>>>>

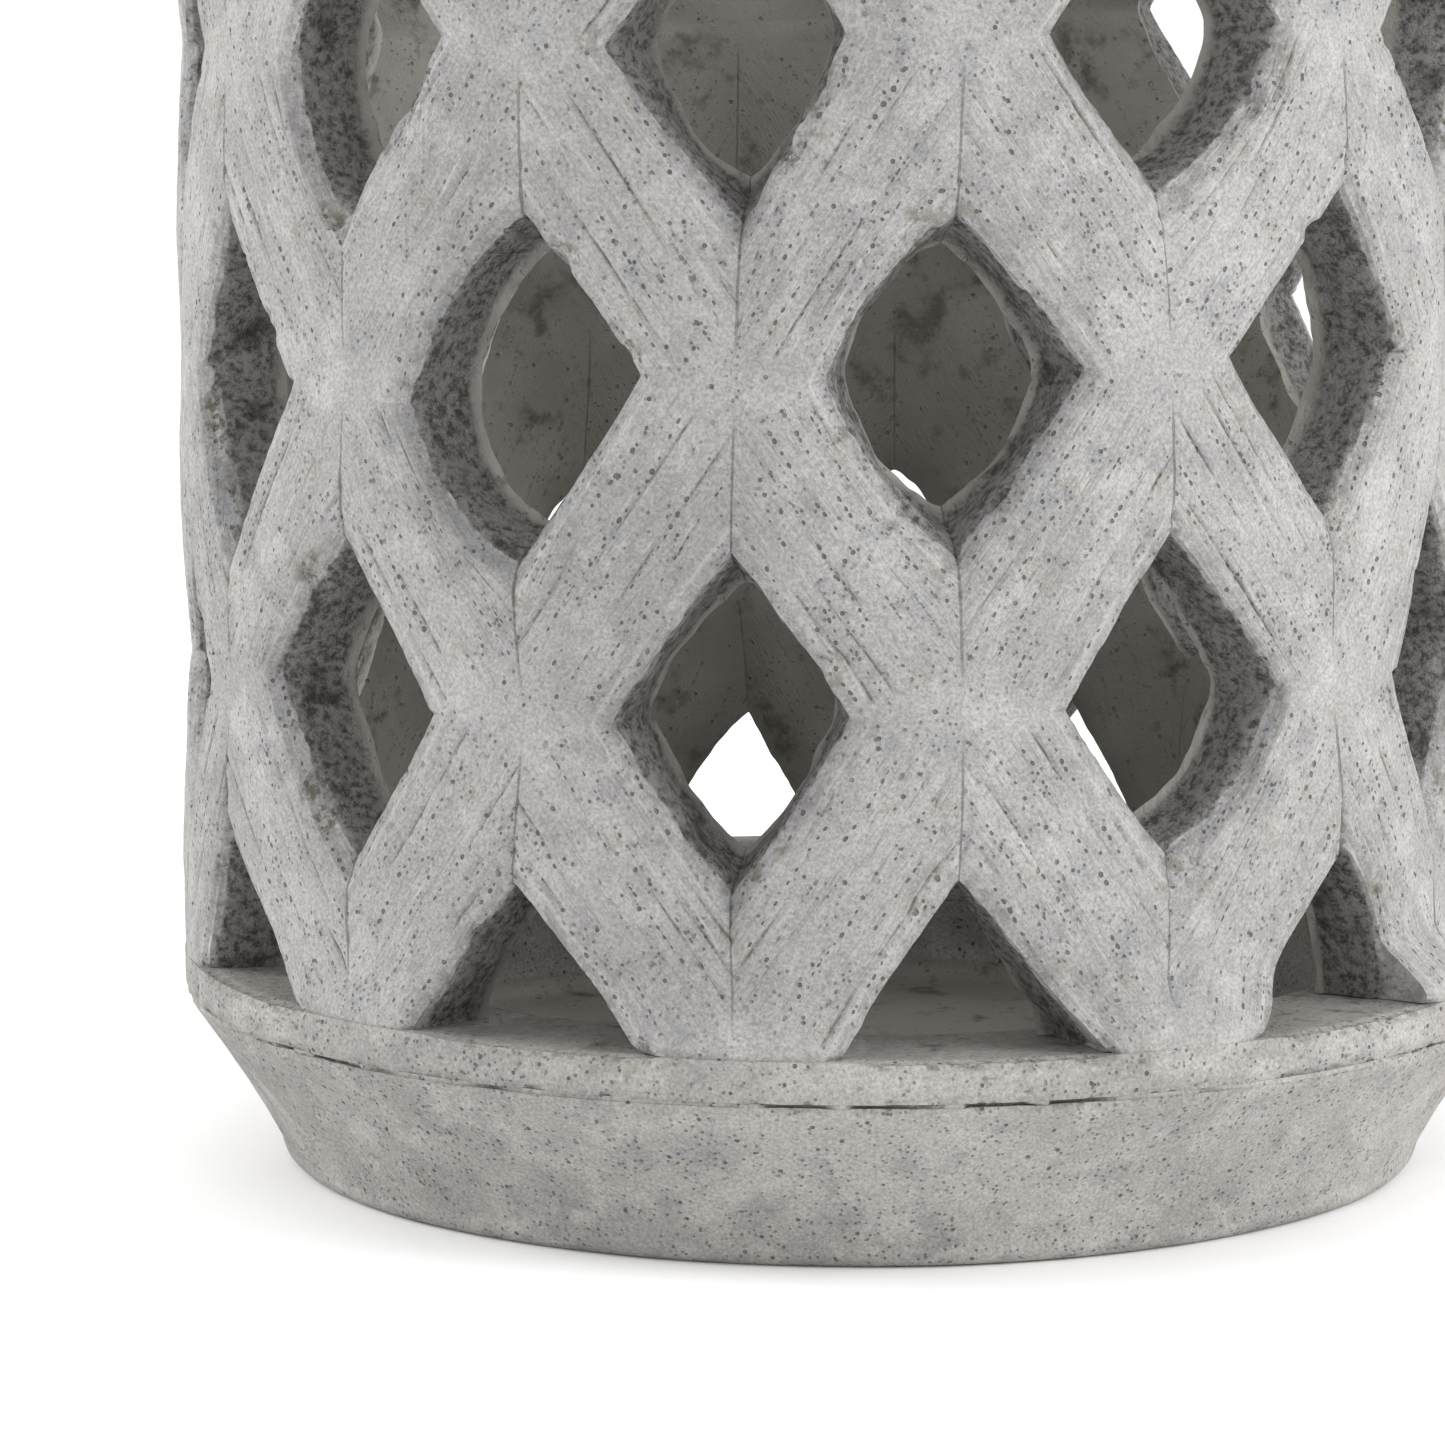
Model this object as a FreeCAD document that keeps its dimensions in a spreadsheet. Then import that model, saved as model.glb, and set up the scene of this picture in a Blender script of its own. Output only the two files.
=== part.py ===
import FreeCAD, Part
import os
import Sketcher

# Stone lantern: a drum of pierced stone rings on a tapered round foot.
#
# The drum is a lattice of diamond openings. It is built of courses, and each course is one zigzag
# ring, notched from below and from above. Two courses meet at the level of a row of openings, so
# the notch under the joint and the notch over it make one diamond. The courses touch only where
# the straps of the lattice cross. There a thin mortar bed and an upright steel pin hold them.
#
# The origin is the centre of the flat underside. +Z points up the axis, and column 0 of the
# openings looks along -Y. All lengths are in millimetres and all angles in degrees.

doc = FreeCAD.newDocument("stone_lantern")
UP = FreeCAD.Vector(0, 0, 1)

# ---------------------------------------------------------------- driving dimensions

DIMENSIONS = [
    ("lattice_radius", 150.0, "outside of the lattice"),
    ("wall_thickness", 25.0, "lattice wall, measured inwards"),
    ("columns", 10, "diamond openings in one row"),
    ("courses", 4, "lattice rings above one another"),
    ("row_pitch", 70.4, "height from one row of openings to the next"),
    ("opening_half_height", 35.2, "centre to upper tip of a diamond, on the outside"),
    ("opening_half_width", 26.6, "centre to side corner of a diamond, on the outside"),
    ("opening_taper", 10.0, "slope of an opening's sides, which narrow inwards"),
    ("foot_height", 39.5, "underside of the foot to its top"),
    ("foot_bottom_radius", 131.0, "outside of the foot where it stands"),
    ("foot_edge_radius", 5.0, "rounding of the foot's lower edge"),
    ("foot_collar_height", 5.0, "upright collar at the top of the foot"),
    ("floor_thickness", 18.0, "stone under the floor of the lantern"),
    ("floor_corner_radius", 8.0, "rounding between the floor and the foot's wall"),
    ("rim_projection", 5.0, "how far the two plain rings stand out past the lattice"),
    ("ledge_depth", 28.0, "outside of the lattice to the inside of the plain rings"),
    ("base_ring_height", 9.0, "plain band over the foot"),
    ("top_ring_height", 20.0, "plain rim round the mouth"),
    ("top_edge_radius", 5.0, "rounding of the rim's two upper edges"),
    ("bed_thickness", 1.0, "mortar between two pieces"),
    ("pin_radius", 3.0, "steel dowel pins"),
    ("pin_depth", 14.0, "how deep a pin sits in the stone at each end"),
]

dims = doc.addObject("Spreadsheet::Sheet", "dims")
for row, (alias, value, note) in enumerate(DIMENSIONS, start=1):
    dims.set(f"A{row}", alias)
    dims.set(f"B{row}", str(value))
    dims.set(f"C{row}", note)
    dims.setAlias(f"B{row}", alias)
doc.recompute()

# Sizes that follow from the driving ones, written as expressions.
WALL_INNER = "(dims.lattice_radius - dims.wall_thickness)"
WALL_MIDDLE = "(dims.lattice_radius - dims.wall_thickness / 2)"
RIM_OUTER = "(dims.lattice_radius + dims.rim_projection)"
RING_INNER = "(dims.lattice_radius - dims.ledge_depth)"
COURSE_HEIGHT = "(dims.row_pitch - dims.bed_thickness)"
HALF_BED = "(dims.bed_thickness / 2)"
BASE_RING_Z = "(dims.foot_height + dims.bed_thickness)"
LEVEL_0 = f"({BASE_RING_Z} + dims.base_ring_height + {HALF_BED})"
HALF_STEP = "(180 deg / dims.columns)"
SHORT_PIN = "(2 * dims.pin_depth + dims.bed_thickness)"
LONG_PIN = f"({SHORT_PIN} + dims.base_ring_height + dims.bed_thickness)"
PAST_THE_WALL = "(dims.wall_thickness * 1.5)"

# Where a sketch's lines and circles start, before their dimensions move them into place.
GUESS = 10


def level(row):
    """Height of the middle of a row of openings; row 0 stands on the base ring."""
    return f"({LEVEL_0} + {row} * dims.row_pitch)"


# ---------------------------------------------------------------- helpers

sub_parts = []


def new_body(label, height=None, half_steps=0):
    """A body for one sub-part, lifted to a height and turned by a number of half columns."""
    body = doc.addObject("PartDesign::Body", label)
    body.Label = label
    if height is not None:
        body.setExpression("Placement.Base.z", height)
    if half_steps:
        body.Placement.Rotation = FreeCAD.Rotation(UP, 1)
        body.setExpression("Placement.Rotation.Angle", f"{half_steps} * {HALF_STEP}")
    sub_parts.append(body)
    return body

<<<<

(TASK TO CARRY OUT):
Give every line of the material again, exactly as it reads.

(THE SOLUTION):
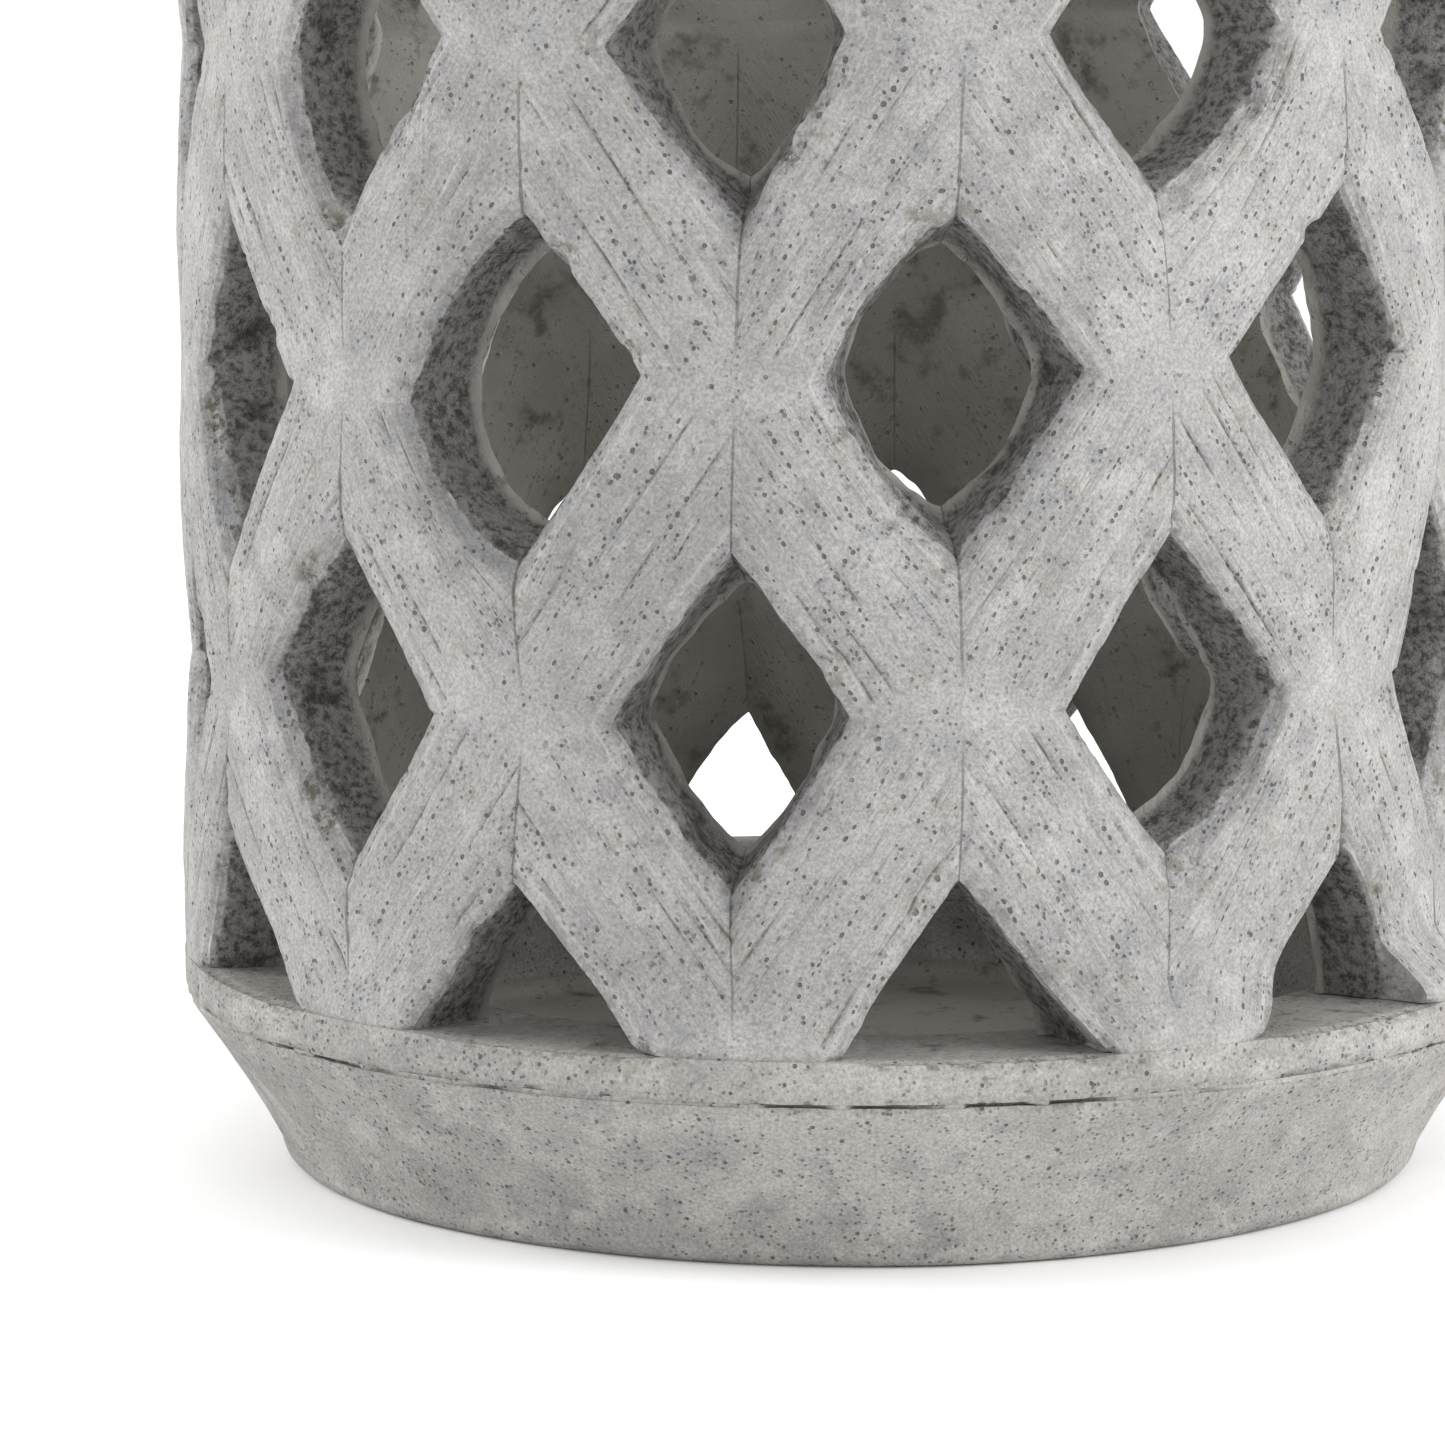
Model this object as a FreeCAD document that keeps its dimensions in a spreadsheet. Then import that model, saved as model.glb, and set up the scene of this picture in a Blender script of its own. Output only the two files.
=== part.py ===
import FreeCAD, Part
import os
import Sketcher

# Stone lantern: a drum of pierced stone rings on a tapered round foot.
#
# The drum is a lattice of diamond openings. It is built of courses, and each course is one zigzag
# ring, notched from below and from above. Two courses meet at the level of a row of openings, so
# the notch under the joint and the notch over it make one diamond. The courses touch only where
# the straps of the lattice cross. There a thin mortar bed and an upright steel pin hold them.
#
# The origin is the centre of the flat underside. +Z points up the axis, and column 0 of the
# openings looks along -Y. All lengths are in millimetres and all angles in degrees.

doc = FreeCAD.newDocument("stone_lantern")
UP = FreeCAD.Vector(0, 0, 1)

# ---------------------------------------------------------------- driving dimensions

DIMENSIONS = [
    ("lattice_radius", 150.0, "outside of the lattice"),
    ("wall_thickness", 25.0, "lattice wall, measured inwards"),
    ("columns", 10, "diamond openings in one row"),
    ("courses", 4, "lattice rings above one another"),
    ("row_pitch", 70.4, "height from one row of openings to the next"),
    ("opening_half_height", 35.2, "centre to upper tip of a diamond, on the outside"),
    ("opening_half_width", 26.6, "centre to side corner of a diamond, on the outside"),
    ("opening_taper", 10.0, "slope of an opening's sides, which narrow inwards"),
    ("foot_height", 39.5, "underside of the foot to its top"),
    ("foot_bottom_radius", 131.0, "outside of the foot where it stands"),
    ("foot_edge_radius", 5.0, "rounding of the foot's lower edge"),
    ("foot_collar_height", 5.0, "upright collar at the top of the foot"),
    ("floor_thickness", 18.0, "stone under the floor of the lantern"),
    ("floor_corner_radius", 8.0, "rounding between the floor and the foot's wall"),
    ("rim_projection", 5.0, "how far the two plain rings stand out past the lattice"),
    ("ledge_depth", 28.0, "outside of the lattice to the inside of the plain rings"),
    ("base_ring_height", 9.0, "plain band over the foot"),
    ("top_ring_height", 20.0, "plain rim round the mouth"),
    ("top_edge_radius", 5.0, "rounding of the rim's two upper edges"),
    ("bed_thickness", 1.0, "mortar between two pieces"),
    ("pin_radius", 3.0, "steel dowel pins"),
    ("pin_depth", 14.0, "how deep a pin sits in the stone at each end"),
]

dims = doc.addObject("Spreadsheet::Sheet", "dims")
for row, (alias, value, note) in enumerate(DIMENSIONS, start=1):
    dims.set(f"A{row}", alias)
    dims.set(f"B{row}", str(value))
    dims.set(f"C{row}", note)
    dims.setAlias(f"B{row}", alias)
doc.recompute()

# Sizes that follow from the driving ones, written as expressions.
WALL_INNER = "(dims.lattice_radius - dims.wall_thickness)"
WALL_MIDDLE = "(dims.lattice_radius - dims.wall_thickness / 2)"
RIM_OUTER = "(dims.lattice_radius + dims.rim_projection)"
RING_INNER = "(dims.lattice_radius - dims.ledge_depth)"
COURSE_HEIGHT = "(dims.row_pitch - dims.bed_thickness)"
HALF_BED = "(dims.bed_thickness / 2)"
BASE_RING_Z = "(dims.foot_height + dims.bed_thickness)"
LEVEL_0 = f"({BASE_RING_Z} + dims.base_ring_height + {HALF_BED})"
HALF_STEP = "(180 deg / dims.columns)"
SHORT_PIN = "(2 * dims.pin_depth + dims.bed_thickness)"
LONG_PIN = f"({SHORT_PIN} + dims.base_ring_height + dims.bed_thickness)"
PAST_THE_WALL = "(dims.wall_thickness * 1.5)"

# Where a sketch's lines and circles start, before their dimensions move them into place.
GUESS = 10


def level(row):
    """Height of the middle of a row of openings; row 0 stands on the base ring."""
    return f"({LEVEL_0} + {row} * dims.row_pitch)"


# ---------------------------------------------------------------- helpers

sub_parts = []


def new_body(label, height=None, half_steps=0):
    """A body for one sub-part, lifted to a height and turned by a number of half columns."""
    body = doc.addObject("PartDesign::Body", label)
    body.Label = label
    if height is not None:
        body.setExpression("Placement.Base.z", height)
    if half_steps:
        body.Placement.Rotation = FreeCAD.Rotation(UP, 1)
        body.setExpression("Placement.Rotation.Angle", f"{half_steps} * {HALF_STEP}")
    sub_parts.append(body)
    return body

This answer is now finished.